Oh, agony unspeakable! The writer of this lost a fine talented boy of six years – one to whom her soul clave – in those cruel waters. But I will not dwell upon that dark hour, the saddest and darkest in my sad eventful life. Many years ago, when I was a girl myself, my sympathies were deeply excited by reading an account of the grief of a mother who had lost her only child, under similar circumstances. How prophetic were those lines of all that I suffered during that heavy bereavement! –
THE MOTHER’S LAMENT.
“Oh, cold at my feet thou wert sleeping, my boy,
And I press on thy pale lips in vain the fond kiss!
Earth opens her arms to receive thee, my joy,
And all my past sorrows were nothing to this.
The day-star of hope ‘neath thine eye-lid is sleeping,
No more to arise at the voice of my weeping.
“Oh, how art thou changed, since the light breath of morning
Dispersed the soft dewdrops in showers from the tree!
Like a beautiful bud my lone dwelling adorning,
Thy smiles call’d up feelings of rapture in me:
I thought not the sunbeams all gaily that shone
On thy waking, at night would behold me alone.
“The joy that flash’d out from thy death-shrouded eyes,
That laugh’d in thy dimples, and brighten’d thy cheek,
Is quench’d – but the smile on thy pale lip that lies,
Now tells of a joy that no language can speak.
The fountain is seal’d, the young spirit at rest,
Oh, why should I mourn thee, my lov’d one – my blest!”
The anniversary of that fatal day gave birth to the following lines, with which I will close this long chapter: –
THE EARLY LOST.
“The shade of death upon my threshold lay,
The sun from thy life’s dial had departed;
A cloud came down upon thy early day,
And left thy hapless mother broken-hearted –
My boy – my boy!
“Long weary months have pass’d since that sad day.
But naught beguiles my bosom of its sorrow;
Since the cold waters took thee for their prey,
No smiling hope looks forward to the morrow –
My boy – my boy!
“The voice of mirth is silenced in my heart,
Thou wert so dearly loved – so fondly cherish’d;
I cannot yet believe that we must part, –
That all, save thine immortal soul, has perish’d –
My boy – my boy!
“My lovely, laughing, rosy, dimpled, child,
I call upon thee, when the sun shines clearest;
In the dark lonely night, in accents wild,
I breathe thy treasured name, my best and dearest –
My boy – my boy!
“The hand of God has press’d me very sore –
Oh, could I clasp thee once more as of yore,
And kiss thy glowing cheeks’ soft velvet bloom,
I would resign thee to the Almighty Giver
Without one tear, – would yield thee up for ever,
And people with bright forms thy silent tomb.
But hope has faded from my heart – and joy
Lies buried in thy grave, my darling boy!”
LOCAL IMPROVEMENTS – SKETCHES OF SOCIETY
“Prophet spirit! rise and say,
What in Fancy’s glass you see –
A city crown this lonely bay?”
“No dream – a bright reality.
Ere half a century has roll’d
Its waves of light away,
The beauteous vision I behold
Shall greet the rosy day;
And Belleville view with civic pride
Her greatness mirror’d in the tide.”
S.M.
The town of Belleville, in 1840, contained a population of 1,500 souls, or thereabouts.
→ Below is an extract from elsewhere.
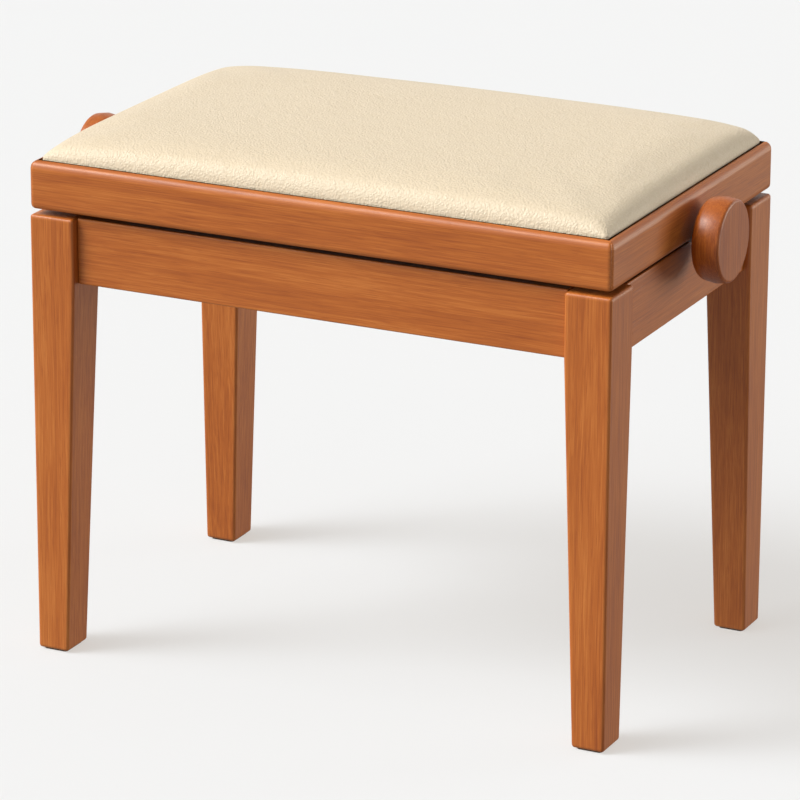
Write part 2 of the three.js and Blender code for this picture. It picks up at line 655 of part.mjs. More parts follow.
// A steel plate inside each side rail that guides the spindle.
function guidePlateGeometry() {
  const outer = SEAT_HALF_X - RAIL_THICKNESS - GAP;
  const inner = outer - PLATE_THICKNESS;
  const height = [BASE_TOP + 2, SEAT_BOTTOM + 20];
  const plate = box([inner, outer], [-PLATE_HALF_WIDTH, PLATE_HALF_WIDTH], height);
  return cut(plate, rodAlongX(SPINDLE_RADIUS + 0.4, outer - 5, outer + 5, 0, SPINDLE_Z));
}

function buildSpindle() {
  const end = KNOB_INNER_X + INSERT_LENGTH - 1;
  addMesh("spindle", rodAlongX(SPINDLE_RADIUS, -end, end, 0, SPINDLE_Z), LOOKS.steel);
  const knob = knobGeometry();
  const bore = SPINDLE_RADIUS + GAP;
  const insert = ringAlongX(INSERT_RADIUS, bore, KNOB_INNER_X, KNOB_INNER_X + INSERT_LENGTH);
  const plate = guidePlateGeometry();
  for (const { name, sx } of SIDES) {
    addMesh(`knob_${name}`, mirrored(knob, sx, 1), LOOKS.wood);
    addMesh(`knob_insert_${name}`, mirrored(insert, sx, 1), LOOKS.brass);
    addMesh(`guide_plate_${name}`, mirrored(plate, sx, 1), LOOKS.steel);
    const near = -LIFT_PIVOT_X + sx * (LIFT_BAR / 2 + COLLAR_PLAY);
    const ends = [near, near + sx * COLLAR_WIDTH].sort((a, b) => a - b);
    addMesh(`thrust_collar_${name}`, ringAlongX(COLLAR_RADIUS, bore, ...ends), LOOKS.steel);
  }
}

buildLegFrame();
buildSeatFrame();
buildChannels();
buildLift();
buildSpindle();

export default bench;
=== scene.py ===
"""Looks of the height-adjustable piano bench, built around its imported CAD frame.

Metres, +Z up, front at -Y.
"""

import json
import math
import random

import bmesh
import bpy
import numpy as np
from mathutils import Matrix, Vector


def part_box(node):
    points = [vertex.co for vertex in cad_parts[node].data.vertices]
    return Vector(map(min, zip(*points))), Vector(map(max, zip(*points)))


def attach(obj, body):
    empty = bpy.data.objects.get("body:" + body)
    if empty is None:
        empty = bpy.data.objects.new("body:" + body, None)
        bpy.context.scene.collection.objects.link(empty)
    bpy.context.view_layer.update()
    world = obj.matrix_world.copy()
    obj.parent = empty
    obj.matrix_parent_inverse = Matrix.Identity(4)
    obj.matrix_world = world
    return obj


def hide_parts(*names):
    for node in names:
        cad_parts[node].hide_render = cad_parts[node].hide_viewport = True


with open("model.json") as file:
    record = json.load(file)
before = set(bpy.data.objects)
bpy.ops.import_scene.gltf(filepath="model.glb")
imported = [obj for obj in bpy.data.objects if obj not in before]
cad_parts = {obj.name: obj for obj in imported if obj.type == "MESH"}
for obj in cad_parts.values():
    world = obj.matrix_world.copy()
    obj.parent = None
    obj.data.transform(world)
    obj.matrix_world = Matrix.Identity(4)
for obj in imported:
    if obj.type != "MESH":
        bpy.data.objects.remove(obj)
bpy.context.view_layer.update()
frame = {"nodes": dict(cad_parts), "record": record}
NODES = frame["nodes"]
MM = 0.001

CORNERS = {"front_left": (-1, -1), "front_right": (1, -1), "rear_left": (-1, 1), "rear_right": (1, 1)}
FACES = {"front": -1, "rear": 1}
SIDES = {"left": -1, "right": 1}


# ---- Sizes, all from the frame ----
leg_low, leg_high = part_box("leg_rear_right")
front_apron_low, front_apron_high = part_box("apron_rear")
side_apron_low, side_apron_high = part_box("apron_right")
glide_low, glide_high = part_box("foot_glide_rear_right")
rail_low, rail_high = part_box("seat_rail_rear")
side_rail_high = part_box("seat_rail_right")[1]
board_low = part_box("seat_board")[0]
pad_low, pad_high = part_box("cushion")
knob_low, knob_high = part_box("knob_right")

SEAT_X = side_rail_high.x
SEAT_Y = rail_high.y
SEAT_BOTTOM = rail_low.z
SEAT_TOP = rail_high.z
RAIL_THICKNESS = rail_high.y - rail_low.y
RIM = 7.5 * MM  # width of the rail's top beside the pad, with its rounding
TOUCH_GAP = 0.3 * MM  # left between neighbours that touch
LEDGE = board_low.z - TOUCH_GAP
SPINDLE_Z = (knob_low.z + knob_high.z) / 2


# ---- Node helpers ----
class Nodes:
    """Short forms for building a material's node tree."""

    def __init__(self, material):
        material.use_nodes = True
        self.tree = material.node_tree
        self.shader = self.tree.nodes["Principled BSDF"]

    def add(self, kind, inputs=None, **settings):
        node = self.tree.nodes.new(kind)
        for key, value in settings.items():
            setattr(node, key, value)
        for key, value in (inputs or {}).items():
            self.feed(node.inputs[key], value)
        return node

    def feed(self, socket, value):
        if isinstance(value, bpy.types.NodeSocket):
            self.tree.links.new(value, socket)
        else:
            socket.default_value = value

    def noise(self, vector, scale, detail=3.0, roughness=0.5, distortion=0.0):
        inputs = {"Vector": vector, "Scale": scale, "Detail": detail, "Roughness": roughness}
        inputs["Distortion"] = distortion
        return self.add("ShaderNodeTexNoise", inputs).outputs["Fac"]

    def stretched_noise(self, vector, scales, **settings):
        """Noise with its own scale along each axis."""
        return self.noise(self.scaled(vector, scales), 1.0, **settings)

    def math(self, operation, a, b=0.0, clamp=False):
        node = self.add("ShaderNodeMath", {0: a, 1: b}, operation=operation, use_clamp=clamp)
        return node.outputs[0]

    def span(self, value, low, high, to_low=0.0, to_high=1.0):
        inputs = {"Value": value, "From Min": low, "From Max": high, "To Min": to_low, "To Max": to_high}
        return self.add("ShaderNodeMapRange", inputs).outputs["Result"]

    def scaled(self, vector, scale):
        return self.add("ShaderNodeVectorMath", {0: vector, 1: scale}, operation="MULTIPLY").outputs[0]

    def mix(self, factor, a, b, blend="MIX"):
        node = self.add("ShaderNodeMix", data_type="RGBA", blend_type=blend)
        self.feed(node.inputs["Factor"], factor)
        self.feed(node.inputs[6], a)
        self.feed(node.inputs[7], b)
        return node.outputs[2]

    def ramp(self, factor, stops):
        node = self.add("ShaderNodeValToRGB", {"Fac": factor})
        elements = node.color_ramp.elements
        while len(elements) < len(stops):
            elements.new(0.5)
        for element, (position, colour) in zip(elements, stops):
            element.position = position
            element.color = colour
        return node.outputs["Color"]

    def bump(self, height, distance, strength=1.0, normal=None):
        inputs = {"Height": height, "Distance": distance, "Strength": strength}
        if normal is not None:
            inputs["Normal"] = normal
        return self.add("ShaderNodeBump", inputs).outputs["Normal"]

    def set(self, **inputs):
        for key, value in inputs.items():
            self.feed(self.shader.inputs[key.replace("_", " ")], value)


def srgb(red, green, blue):
    """A display colour, 0 to 255, as the linear RGBA that nodes take."""
    linear = [((c / 255 + 0.055) / 1.055) ** 2.4 if c > 10 else c / 255 / 12.92 for c in (red, green, blue)]
    return (*linear, 1.0)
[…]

The few streets it then possessed were chiefly composed of frame houses, put up in the most unartistic and irregular fashion, their gable ends or fronts turned to the street, as it suited the whim or convenience of the owner, without the least regard to taste or neatness. At that period there were only two stone houses and two of brick in the place. One of these wonders of the village was the court-house and gaol; the other three were stores. The dwellings of the wealthier portion of the community were distinguished by a coat of white or yellow paint, with green or brown doors and window blinds; while the houses of the poorer class retained the dull grey, which the plain boards always assume after a short exposure to the weather.
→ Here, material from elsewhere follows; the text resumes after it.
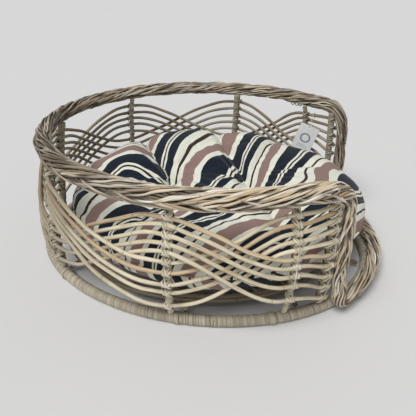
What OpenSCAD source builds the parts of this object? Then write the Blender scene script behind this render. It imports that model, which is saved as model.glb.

In spite of the great beauty of the locality, it was but an insignificant, dirty-looking place. The main street of the town (Front-street, as it is called) was only partially paved with rough slabs of limestone, and these were put so carelessly down that their uneven edges, and the difference in their height and size, was painful to the pedestrian, and destruction to his shoes, leading you to suppose that the paving committee had been composed of shoemakers. In spring and fall the mud was so deep in the centre of the thoroughfare that it required you to look twice before you commenced the difficult task of crossing, lest you might chance to leave your shoes sticking fast in the mud. This I actually saw a lady do one Sunday while crossing the church hill. Belleville had just been incorporated as the metropolitan town of the Victoria District, and my husband presided as Sheriff in the first court ever held in the place.
Twelve brief years have made a wonderful, an almost miraculous, change in the aspect and circumstances of the town. A stranger, who had not visited it during that period, could scarcely recognize it as the same. It has more than doubled its dimensions, and its population has increased to upwards of 4,500 souls. Handsome commodious stores, filled with expensive goods from the mother country and the States, have risen in the place of the small dark frame buildings; and large hotels have jostled into obscurity the low taverns and groceries that once formed the only places of entertainment.
In 1840, a wooded swamp extended almost the whole way from Belleville to Cariff’s Mills, a distance of three miles. The road was execrable; and only a few log shanties, or very small frame houses, occurred at intervals along the road-side. Now, Cariff’s Mills is as large as Belleville was in 1840, and boasts of a population of upwards of 1000 inhabitants.